-- Information shown start --
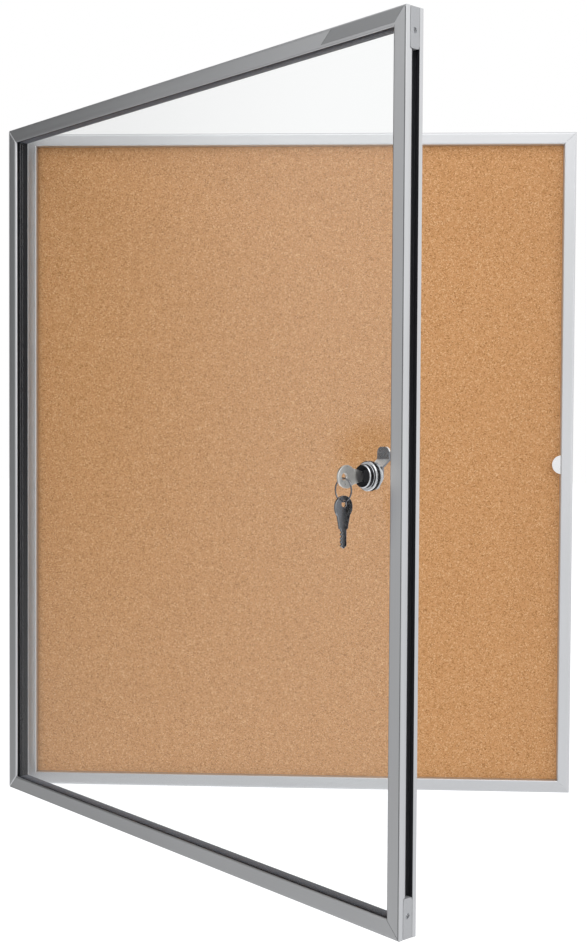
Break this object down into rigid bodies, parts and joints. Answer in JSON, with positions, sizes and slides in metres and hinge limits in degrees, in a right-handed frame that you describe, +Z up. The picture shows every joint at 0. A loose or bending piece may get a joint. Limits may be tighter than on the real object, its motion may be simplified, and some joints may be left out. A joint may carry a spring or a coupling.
{
  "type": "lockable notice board",
  "caption": "Lockable wall notice board: shallow aluminium case with a cork panel and a hinged glazed door held by a cam lock.",
  "frame": {"origin": "middle of the lower edge of the back, on the wall face", "axes": "+Z up, the front looks along -Y, +X to the right as seen from the front; the wall lies in the plane y = 0"},
  "size_m": [0.5736, 0.4396, 0.67],
  "materials": {
    "anodised_case": "satin",
    "anodised_door": "satin",
    "die_cast_zinc": "satin",
    "cork": "matte",
    "fibreboard": "matte",
    "galvanised_sheet": "satin",
    "zinc_plated_steel": "satin",
    "bright_zinc": "polished",
    "black_rubber": "matte",
    "clear_acrylic": "gloss",
    "plate_aluminium": "satin",
    "grey_plastic": "matte",
    "hinge_zinc": "satin",
    "stainless_steel": "satin",
    "nylon": "matte",
    "chrome": "polished",
    "lock_core_metal": "satin",
    "wafer_brass": "satin",
    "cam_steel": "satin",
    "nickel_key": "polished",
    "ring_steel": "polished"
  },
  "bodies": {
    "case": {"backing_board": "fibreboard", "case_bottom_rail": "anodised_case", "case_corner_key_bottom_left": "die_cast_zinc", "case_corner_key_bottom_right": "die_cast_zinc", "case_corner_key_top_left": "die_cast_zinc", "case_corner_key_top_right": "die_cast_zinc", "case_hinge_stile": "anodised_case", "case_lock_stile": "anodised_case", "case_top_rail": "anodised_case", "cork_sheet": "cork", "hanger_screws": "zinc_plated_steel", "hinge_case_screws": "zinc_plated_steel", "hinge_washers": "nylon", "lower_hinge_case_leaf": "hinge_zinc", "lower_hinge_pin": "stainless_steel", "rear_sheet": "galvanised_sheet", "strike": "bright_zinc", "strike_screw": "zinc_plated_steel", "upper_hinge_case_leaf": "hinge_zinc", "upper_hinge_pin": "stainless_steel", "wall_hanger_bottom_left": "galvanised_sheet", "wall_hanger_bottom_right": "galvanised_sheet", "wall_hanger_top_left": "galvanised_sheet", "wall_hanger_top_right": "galvanised_sheet"},
    "door": {"door_bottom_rail": "anodised_door", "door_corner_key_bottom_left": "die_cast_zinc", "door_corner_key_bottom_right": "die_cast_zinc", "door_corner_key_top_left": "die_cast_zinc", "door_corner_key_top_right": "die_cast_zinc", "door_hinge_stile": "anodised_door", "door_lock_stile": "anodised_door", "door_top_rail": "anodised_door", "gasket_bottom_rail": "black_rubber", "gasket_hinge_stile": "black_rubber", "gasket_lock_stile": "black_rubber", "gasket_top_rail": "black_rubber", "hinge_door_screws": "zinc_plated_steel", "lock_front_washer": "black_rubber", "lock_housing": "chrome", "lock_nut": "zinc_plated_steel", "lock_rear_washer": "black_rubber", "lower_end_plug": "grey_plastic", "lower_hinge_door_leaf": "hinge_zinc", "name_plate": "plate_aluminium", "pane": "clear_acrylic", "plug_screws": "zinc_plated_steel", "upper_end_plug": "grey_plastic", "upper_hinge_door_leaf": "hinge_zinc"},
    "lock_core": {"lock_core": "lock_core_metal", "lock_wafers": "wafer_brass", "wafer_springs": "wafer_brass", "cam": "cam_steel", "cam_screw": "zinc_plated_steel"},
    "key": {"key": "nickel_key"},
    "ring": {"key_ring": "ring_steel"},
    "spare": {"spare_key": "nickel_key"}
  },
  "joints": [
    {"name": "door_swing", "type": "hinge", "parent": "case", "child": "door", "pos_m": [-0.2835, -0.02215, 0.335], "axis": [0, 0, -1], "range_deg": [-46, 119]},
    {"name": "lock_turn", "type": "hinge", "parent": "door", "child": "lock_core", "pos_m": [0.07067, -0.40927, 0.335], "axis": [0.7193, 0.6947, 0], "range_deg": [0, 90]},
    {"name": "key_withdraw", "type": "slide", "parent": "lock_core", "child": "key", "axis": [-0.7193, -0.6947, 0], "range_m": [0, 0.02]},
    {"name": "ring_swing", "type": "hinge", "parent": "key", "child": "ring", "pos_m": [0.0529, -0.42643, 0.3339], "axis": [-0.7193, -0.6947, 0], "range_deg": [-25, 25]},
    {"name": "spare_key_swing", "type": "hinge", "parent": "ring", "child": "spare", "pos_m": [0.0529, -0.42643, 0.3169], "axis": [0.6947, -0.7193, 0], "range_deg": [-60, 40]}
  ]
}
-- Information shown end --
Set down every line of the listing above again, exactly as given.

__Exercise answer__:
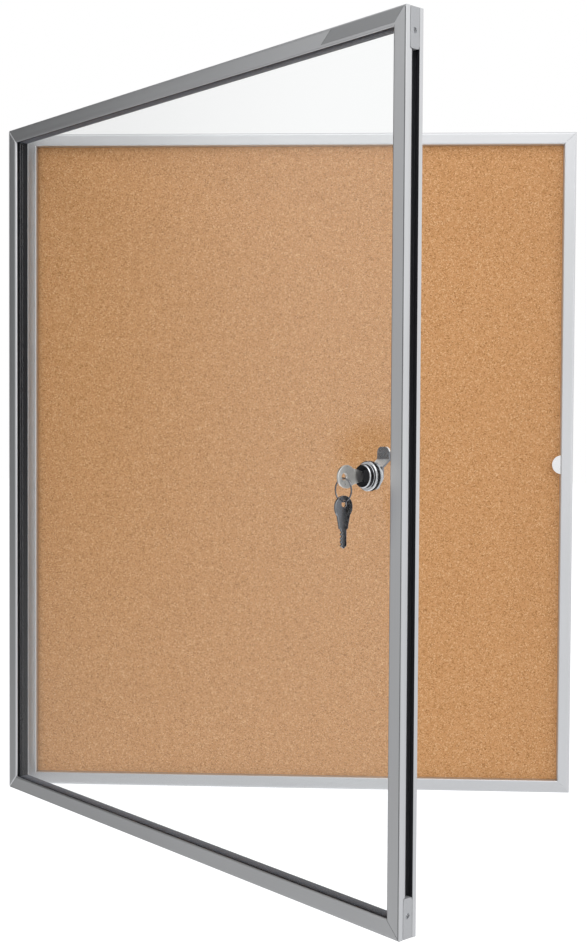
Break this object down into rigid bodies, parts and joints. Answer in JSON, with positions, sizes and slides in metres and hinge limits in degrees, in a right-handed frame that you describe, +Z up. The picture shows every joint at 0. A loose or bending piece may get a joint. Limits may be tighter than on the real object, its motion may be simplified, and some joints may be left out. A joint may carry a spring or a coupling.
{
  "type": "lockable notice board",
  "caption": "Lockable wall notice board: shallow aluminium case with a cork panel and a hinged glazed door held by a cam lock.",
  "frame": {"origin": "middle of the lower edge of the back, on the wall face", "axes": "+Z up, the front looks along -Y, +X to the right as seen from the front; the wall lies in the plane y = 0"},
  "size_m": [0.5736, 0.4396, 0.67],
  "materials": {
    "anodised_case": "satin",
    "anodised_door": "satin",
    "die_cast_zinc": "satin",
    "cork": "matte",
    "fibreboard": "matte",
    "galvanised_sheet": "satin",
    "zinc_plated_steel": "satin",
    "bright_zinc": "polished",
    "black_rubber": "matte",
    "clear_acrylic": "gloss",
    "plate_aluminium": "satin",
    "grey_plastic": "matte",
    "hinge_zinc": "satin",
    "stainless_steel": "satin",
    "nylon": "matte",
    "chrome": "polished",
    "lock_core_metal": "satin",
    "wafer_brass": "satin",
    "cam_steel": "satin",
    "nickel_key": "polished",
    "ring_steel": "polished"
  },
  "bodies": {
    "case": {"backing_board": "fibreboard", "case_bottom_rail": "anodised_case", "case_corner_key_bottom_left": "die_cast_zinc", "case_corner_key_bottom_right": "die_cast_zinc", "case_corner_key_top_left": "die_cast_zinc", "case_corner_key_top_right": "die_cast_zinc", "case_hinge_stile": "anodised_case", "case_lock_stile": "anodised_case", "case_top_rail": "anodised_case", "cork_sheet": "cork", "hanger_screws": "zinc_plated_steel", "hinge_case_screws": "zinc_plated_steel", "hinge_washers": "nylon", "lower_hinge_case_leaf": "hinge_zinc", "lower_hinge_pin": "stainless_steel", "rear_sheet": "galvanised_sheet", "strike": "bright_zinc", "strike_screw": "zinc_plated_steel", "upper_hinge_case_leaf": "hinge_zinc", "upper_hinge_pin": "stainless_steel", "wall_hanger_bottom_left": "galvanised_sheet", "wall_hanger_bottom_right": "galvanised_sheet", "wall_hanger_top_left": "galvanised_sheet", "wall_hanger_top_right": "galvanised_sheet"},
    "door": {"door_bottom_rail": "anodised_door", "door_corner_key_bottom_left": "die_cast_zinc", "door_corner_key_bottom_right": "die_cast_zinc", "door_corner_key_top_left": "die_cast_zinc", "door_corner_key_top_right": "die_cast_zinc", "door_hinge_stile": "anodised_door", "door_lock_stile": "anodised_door", "door_top_rail": "anodised_door", "gasket_bottom_rail": "black_rubber", "gasket_hinge_stile": "black_rubber", "gasket_lock_stile": "black_rubber", "gasket_top_rail": "black_rubber", "hinge_door_screws": "zinc_plated_steel", "lock_front_washer": "black_rubber", "lock_housing": "chrome", "lock_nut": "zinc_plated_steel", "lock_rear_washer": "black_rubber", "lower_end_plug": "grey_plastic", "lower_hinge_door_leaf": "hinge_zinc", "name_plate": "plate_aluminium", "pane": "clear_acrylic", "plug_screws": "zinc_plated_steel", "upper_end_plug": "grey_plastic", "upper_hinge_door_leaf": "hinge_zinc"},
    "lock_core": {"lock_core": "lock_core_metal", "lock_wafers": "wafer_brass", "wafer_springs": "wafer_brass", "cam": "cam_steel", "cam_screw": "zinc_plated_steel"},
    "key": {"key": "nickel_key"},
    "ring": {"key_ring": "ring_steel"},
    "spare": {"spare_key": "nickel_key"}
  },
  "joints": [
    {"name": "door_swing", "type": "hinge", "parent": "case", "child": "door", "pos_m": [-0.2835, -0.02215, 0.335], "axis": [0, 0, -1], "range_deg": [-46, 119]},
    {"name": "lock_turn", "type": "hinge", "parent": "door", "child": "lock_core", "pos_m": [0.07067, -0.40927, 0.335], "axis": [0.7193, 0.6947, 0], "range_deg": [0, 90]},
    {"name": "key_withdraw", "type": "slide", "parent": "lock_core", "child": "key", "axis": [-0.7193, -0.6947, 0], "range_m": [0, 0.02]},
    {"name": "ring_swing", "type": "hinge", "parent": "key", "child": "ring", "pos_m": [0.0529, -0.42643, 0.3339], "axis": [-0.7193, -0.6947, 0], "range_deg": [-25, 25]},
    {"name": "spare_key_swing", "type": "hinge", "parent": "ring", "child": "spare", "pos_m": [0.0529, -0.42643, 0.3169], "axis": [0.6947, -0.7193, 0], "range_deg": [-60, 40]}
  ]
}